5th President of Zanzibar
- In office 25 October 1990 – 8 November 2000
- Preceded by: Idris Abdul Wakil
- Succeeded by: Amani Abeid Karume

Second Vice President of Tanzania
- In office 9 November 1990 – 23 November 1995
- President: Ali Hassan Mwinyi
- 1st Vice President: John Malecela Cleopa Msuya
- Preceded by: Ali Hassan Mwinyi
- Succeeded by: Omar Ali Juma (as sole Vice President)

Personal details
- Born: 1942 (age 83–84) Mkwajuni, Zanzibar
- Party: Afro-Shirazi Party Chama Cha Mapinduzi
- Spouse: Bi.
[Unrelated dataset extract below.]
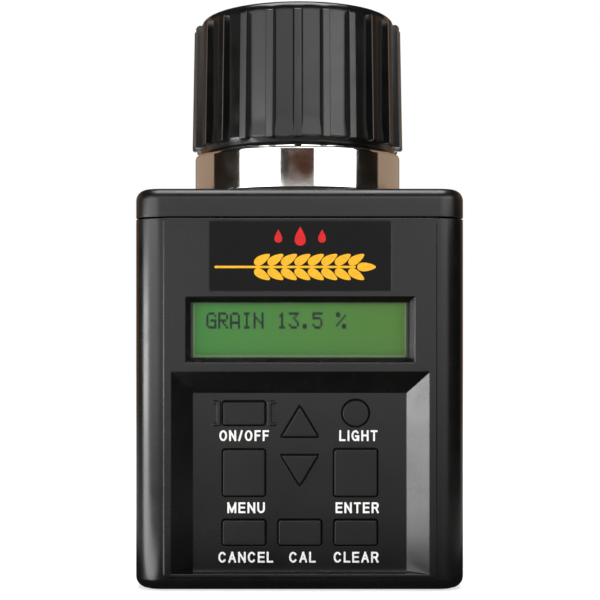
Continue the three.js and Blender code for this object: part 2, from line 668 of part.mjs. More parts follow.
function pressurePlate() {
  const hubTop = plateTop + plunger.hubHeight;
  const r = plateR;
  const plate = turned([
    [0, plateBottom], [r * 0.5, plateBottom], [r, plateBottom + plunger.coneDepth], [r, plateTop],
    [plunger.hubR, plateTop], [plunger.hubR, hubTop], [0, hubTop],
  ]);
  return cut(plate, disc(plunger.stemR + gap, plateTop - 1, hubTop + 1, 24));
}

function indicatorPin() {
  const headTop = headBottom + plunger.headThick;
  const bottom = plateTop - 1 + gap;
  const r = plunger.headR;
  return turned([
    [0, bottom], [plunger.stemR, bottom], [plunger.stemR, headBottom], [r, headBottom],
    [r, headTop - 0.4], [r - 0.4, headTop], [0, headTop],
  ], 32);
}

function pressureSpring() {
  const clear = spring.wireR + gap;
  return tube(new Helix(spring.r, plateTop + clear, washerBottom - clear, spring.turns), spring.wireR, 6, 50);
}

// ---------------------------------------------------------------- battery

const batteryLeft = -bay.halfWidth + 0.5;
const batteryRight = batteryLeft + battery.length;
const batteryY = bayFrontY + 0.5;
const batteryZ = bay.bottom + (bay.height - battery.height) / 2;
const terminalZ = [-6.3, 6.3].map((off) => batteryZ + battery.height / 2 + off);
const terminalY = batteryY + battery.depth / 2;

function batteryBlock() {
  const block = box(batteryLeft, batteryRight, batteryY, batteryY + battery.depth, batteryZ, batteryZ + battery.height);
  const studs = terminalZ.map((z) => {
    const stud = new THREE.CylinderGeometry(battery.terminalR, battery.terminalR, battery.terminalHeight + 0.5, 12);
    const x = batteryRight + battery.terminalHeight / 2 - 0.25;
    return solid(stud.rotateZ(Math.PI / 2).translate(x, terminalY, z));
  });
  return join(block, ...studs);
}

const snapX = batteryRight + battery.terminalHeight + gap;

function batterySnap() {
  const shape = roundedRectangle(13, 25, 3);
  const geometry = new THREE.ExtrudeGeometry(shape, { depth: 2.4, bevelEnabled: false, curveSegments: 4 });
  geometry.rotateX(Math.PI / 2).rotateZ(Math.PI / 2);
  return solid(geometry.translate(snapX, terminalY, batteryZ + battery.height / 2));
}

function batteryDoor() {
  const half = bay.halfWidth + door.rebate - door.clear;
  const low = bay.bottom - door.rebate + door.clear;
  const high = bayTop + door.rebate - door.clear;
  const faceY = backY - door.thick;
  let panelDoor = box(-half, half, faceY, backY, low, high);
  const tabs = [-1, 1].map((side) => {
    const x = side * door.tabX;
    const [a, b] = [x - door.tabWidth / 2, x + door.tabWidth / 2];
    const rear = faceY - 0.8;
    const arm = box(a, b, rear - door.tabThick, faceY + 0.1, bay.bottom + gap, bay.bottom + gap + 1.6);
    const hook = box(a, b, rear - door.tabThick, rear, low - door.tabReach, bay.bottom + gap + 1.6);
    return join(arm, hook);
  });
  const grips = [0, 1, 2, 3].map((i) => box(-9, 9, backY - 0.5, backY + 1, high - 5 - i * 2.4, high - 4 - i * 2.4));
  return cut(join(panelDoor, ...tabs), ...grips);
}

// ---------------------------------------------------------------- electronics

function controllerChip(y) {
  const body = box(-9, 9, y + 0.8, y + 4, 28, 35);
  const legs = [];
  for (let i = 0; i < 7; i++) {
    const x = -7.5 + i * 2.5;
    legs.push(box(x - 0.5, x + 0.5, y + 0.2, y + 1.6, 26.6, 36.4));
  }
  return join(body, ...legs);
}

function ribbon() {
  // A flat strip that arches back from the display board's foot to the main board's head.
  const x = 14;
  const back = 4.5;
  const lcdBack = lcdBoardY + board.thick + 0.5;
  const mainBack = boardY + board.thick + gap;
  const [near, far] = [Math.min(lcdBack, mainBack), Math.max(lcdBack, mainBack)];
  const low = board.top - 7;
  const high = display.z - lcdBoard.height / 2 + 6;
  const outside = box(-x, x, near, far + back, low, high);
  const hollow = box(-x - 1, x + 1, near - 1, far + back - 0.6, low + 0.6, high - 0.6);
  const displaySide = box(-x - 1, x + 1, near - 1, lcdBack, (low + high) / 2, high + 1);
  const mainSide = box(-x - 1, x + 1, near - 1, mainBack, low - 1, (low + high) / 2);
  return cut(outside, hollow, displaySide, mainSide);
}

function lead(points, step, r = wire.r) {
  const curve = new THREE.CatmullRomCurve3(points.map((p) => new THREE.Vector3(...p)));
  return tube(curve, r, 6, Math.round(curve.getLength() / step));
}

// ---------------------------------------------------------------- assembly

const meter = new THREE.Group();
const m = materials;

piece("front_shell", frontShell(), m.casePlastic, meter);
piece("back_shell", backShell(), m.casePlastic, meter);
piece("top_cover", topCover(), m.casePlastic, meter);
const labelY = frontY + label.sink - label.thick;
const labelShape = roundedRectangle(label.width, label.height, 0.5);
piece("front_label", plateY(labelShape, 0, labelZ, labelY, frontY + label.sink), m.printed, meter);
postPlaces.forEach(([x, z], i) => {
  piece(`case_screw_${i + 1}`, screwY(x, z, screwSeat.y + 0.1, caseScrew), m.zinc, meter);
});

const lensY = innerFrontY + 0.1;
piece("display_window", displayBox(lens.width, lens.height, lensY, lensY + lens.thick), m.clear, meter);
piece("lcd_frame", lcdFrame(), m.blackMetal, meter);
const glassY = lcdY + lcd.skin + 0.1;
const [insideWidth, insideHeight] = [lcd.frameWidth - 2 * lcd.skin - 1, lcd.frameHeight - 2 * lcd.skin - 1];
const glass = displayBox(insideWidth, insideHeight, glassY, glassY + lcd.glassThick);
piece("lcd_glass", glass, m.lcdGreen, meter);
const guideY = glassY + lcd.glassThick + 0.2;
piece("lcd_backlight", displayBox(insideWidth, insideHeight, guideY, lcdBoardY - 0.3), m.lightGuide, meter);
const [lcdLow, lcdHigh] = [display.z - lcdBoard.height / 2, display.z + lcdBoard.height / 2];
piece("display_board", circuitBoard(lcdBoard.width, lcdLow, lcdHigh, lcdBoardY, lcdHoles), m.boardGreen, meter);
lcdHoles.forEach(([x, z], i) => {
  const seat = lcdBoardY + board.thick + 0.1;
  piece(`display_screw_${i + 1}`, screwY(x, z, seat, smallScrew), m.zinc, meter);
});

for (const k of keys) piece(k.name, keyTop(k), m.keyRubber, meter);
piece("keypad_mat", keypadMat(), m.matRubber, meter);
const boardBackY = boardY + board.thick;
piece("main_board", circuitBoard(board.width, board.bottom, board.top, boardY, boardHoles), m.boardGreen, meter);
boardHoles.forEach(([x, z], i) => {
  piece(`board_screw_${i + 1}`, screwY(x, z, boardBackY + 0.1, smallScrew), m.zinc, meter);
});
piece("controller_chip", controllerChip(boardBackY), m.chipBlack, meter);
piece("buzzer", barY(6, 22, 45, boardBackY + 0.1, boardBackY + 7, 20), m.chipBlack, meter);
piece("display_ribbon", ribbon(), m.acetal, meter);

piece("cell_cup", cellCup(), m.steel, meter);
piece("cell_base", cellBase(), m.acetal, meter);
const gasketLow = caseSize.height + 0.05;
piece("cell_gasket", ring(cupR + gasket.clear, neckR - gasket.inset, gasketLow, gasketLow + gasket.thick), m.gasketRubber, meter);
piece("cell_lock_ring", lockingRing(), m.zinc, meter);
piece("centre_electrode", centreElectrode(), m.steel, meter);
piece("electrode_lug", solderLug(), m.zinc, meter);
piece("electrode_nut", hexNut(), m.zinc, meter);
piece("temperature_probe", temperatureProbe(), m.steel, meter);

const capGroup = new THREE.Group();
meter.add(capGroup);
piece("cap_shell", capShell(), m.capPlastic, capGroup);
const washerRing = ring(plunger.stemR + gap, washer.outerR, washerBottom, washerTop, 32);
piece("thrust_washer", washerRing, m.zinc, capGroup);
piece("pressure_spring", pressureSpring(), m.springSteel, capGroup);
piece("pressure_plate", pressurePlate(), m.acetal, capGroup);
piece("indicator_pin", indicatorPin(), m.steel, capGroup);

piece("battery", batteryBlock(), m.batteryCase, meter);
piece("battery_snap", batterySnap(), m.blackWire, meter);
const snapBack = snapX + 2.4 + gap;
const wireRoute = (z, endZ) => [
  [snapBack + 0.8, terminalY, z], [snapBack + 1.6, terminalY - 5, gate.z], [gate.x, bayFrontY, gate.z],
  [gate.x - 0.5, bayFrontY - 12, gate.z - 4], [24, boardBackY + 10, endZ], [24, boardBackY + gap, endZ],
];
piece("battery_lead_red", lead(wireRoute(terminalZ[1], 24), wire.step), m.redWire, meter);
const lower = wireRoute(terminalZ[0], 18).map(([x, y, z], i) => [x, y, i && i < 4 ? z - 2 : z]);
piece("battery_lead_black", lead(lower, wire.step), m.blackWire, meter);
const lugZ = nutTop + gap + electrode.lugThick / 2;
const cellRoute = [
  [0, -10 - gap - wire.r, lugZ], [0, -13, lugZ - 4], [-6, boardBackY + 7.8, 70],
  [-20, boardBackY + 8.8, 58], [-20, boardBackY + 5, 50], [-20, boardBackY + gap, 50],
];
piece("electrode_lead", lead(cellRoute, wire.cellStep), m.redWire, meter);
piece("battery_door", batteryDoor(), m.casePlastic, meter);

export default meter;
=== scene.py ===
import math
from contextlib import contextmanager

import bmesh
import bpy
from mathutils import Matrix, Vector


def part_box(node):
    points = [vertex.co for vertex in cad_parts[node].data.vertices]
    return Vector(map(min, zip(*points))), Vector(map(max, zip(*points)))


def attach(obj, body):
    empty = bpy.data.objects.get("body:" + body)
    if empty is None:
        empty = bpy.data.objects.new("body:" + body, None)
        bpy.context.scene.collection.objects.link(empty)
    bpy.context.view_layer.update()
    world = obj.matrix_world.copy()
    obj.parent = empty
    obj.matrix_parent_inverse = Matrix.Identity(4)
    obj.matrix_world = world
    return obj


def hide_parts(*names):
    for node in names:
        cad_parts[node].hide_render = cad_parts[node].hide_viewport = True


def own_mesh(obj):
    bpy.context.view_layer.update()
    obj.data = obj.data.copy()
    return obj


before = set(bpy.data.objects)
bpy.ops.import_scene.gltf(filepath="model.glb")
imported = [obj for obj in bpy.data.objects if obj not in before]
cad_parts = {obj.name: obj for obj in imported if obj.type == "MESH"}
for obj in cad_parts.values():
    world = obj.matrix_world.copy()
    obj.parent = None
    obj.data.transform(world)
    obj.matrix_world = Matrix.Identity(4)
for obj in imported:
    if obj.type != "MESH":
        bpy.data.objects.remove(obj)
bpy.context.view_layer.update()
mm = 0.001
print("frame loaded")


def spanOf(node):
    low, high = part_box(node)
    return Vector(low) / mm, Vector(high) / mm


# camera and studio

studio = {
    "lens": 82.4,
    "eye": (-10.4, -445, 75.3),
    "shift": (0.058, 0.063),
    "floorTone": 0.8,
    "floorGlow": (0.1, 0.7, 0.62, 0.99),
    "ambient": 0.035,
}


def makeCamera():
    data = bpy.data.cameras.new("camera")
    data.lens = studio["lens"]
    data.shift_x, data.shift_y = studio["shift"]
    data.clip_start = 0.01
    camera = bpy.data.objects.new("camera", data)
    camera.location = [v * mm for v in studio["eye"]]
    camera.rotation_euler = (math.radians(90), 0, 0)
    bpy.context.collection.objects.link(camera)
    bpy.context.scene.camera = camera
    bpy.context.scene.view_settings.view_transform = "Standard"


def link(tree, start, end):
    tree.links.new(start, end)


# adds a node; inputs are given as links from other nodes or as plain values, options by name
def addNode(tree, kind, inputs=None, **options):
    node = tree.nodes.new(kind)
    for name, value in options.items():
        setattr(node, name, value)
    for place, value in (inputs or {}).items():
        if isinstance(value, bpy.types.NodeSocket):
            link(tree, value, node.inputs[place])
        else:
            node.inputs[place].default_value = value
    return node


def glowing(name, colour, strength):
    material = bpy.data.materials.new(name)
    material.use_nodes = True
    tree = material.node_tree
    tree.nodes.clear()
    glow = addNode(tree, "ShaderNodeEmission", {"Color": (*colour, 1), "Strength": strength})
    addNode(tree, "ShaderNodeOutputMaterial", {"Surface": glow.outputs[0]})
    return material


def meshObject(name, places, faces, edges=()):
    mesh = bpy.data.meshes.new(name)
    mesh.from_pydata([[c * mm for c in p] for p in places], list(edges), faces)
    mesh.update()
    made = bpy.data.objects.new(name, mesh)
    bpy.context.collection.objects.link(made)
    return made


# a curved card that stands round the meter: angles from the front, to the right
def studioWall(name, start, end, radius, low, high, colour, strength):
    steps = 12
    places, faces = [], []
    for i in range(steps + 1):
        turn = math.radians(start + (end - start) * i / steps)
        x, y = radius * math.sin(turn), -radius * math.cos(turn)
        places += [(x, y, low), (x, y, high)]
    for i in range(steps):
        faces.append((2 * i, 2 * i + 2, 2 * i + 3, 2 * i + 1))
    wall = glowCard(name, places, faces, colour, strength, ("camera", "shadow"))


# a glowing sheet that some kinds of ray don't see
def glowCard(name, places, faces, colour, strength, hidden):
    card = meshObject(name, places, faces)
    card.data.materials.append(glowing(name, colour, strength))
    for kind in hidden:
        setattr(card, "visible_" + kind, False)
    return card


def areaLight(name, place, target, size, power):
    data = bpy.data.lights.new(name, "AREA")
    data.shape = "RECTANGLE"
    data.size, data.size_y = size[0] * mm, size[1] * mm
    data.energy = power
    lamp = bpy.data.objects.new(name, data)
    lamp.location = [v * mm for v in place]
    aim = Vector(target) - Vector(place)
    lamp.rotation_euler = aim.to_track_quat("-Z", "Y").to_euler()
    bpy.context.collection.objects.link(lamp)


tones = {
    "white": (1, 1, 1), "brown": (0.075, 0.027, 0.012), "dark": (0.02, 0.015, 0.011),
    "tan": (0.42, 0.31, 0.23), "black": (0.003, 0.003, 0.003),
    "capWarm": (0.42, 0.24, 0.14), "caseWarm": (0.3, 0.17, 0.09),
}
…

Azza
- Children: 12
- Education: Leipzig University Parteihochschule Karl Marx
- Occupation: Civil Servant
- Profession: Politician

= Salmin Amour =

President of Zanzibar from 1990 to 2000

Salmin Amour (born 1942) is a Tanzanian politician who served as President of Zanzibar from 25 October 1990 to 8 November 2000. He was elected in 1990 as the sole candidate and received 98 percent of the votes. In Tanzania's first multi-party elections in 1995, Amour was accused of rigging the Zanzibari presidential election by opposition leader Seif Shariff Hamad.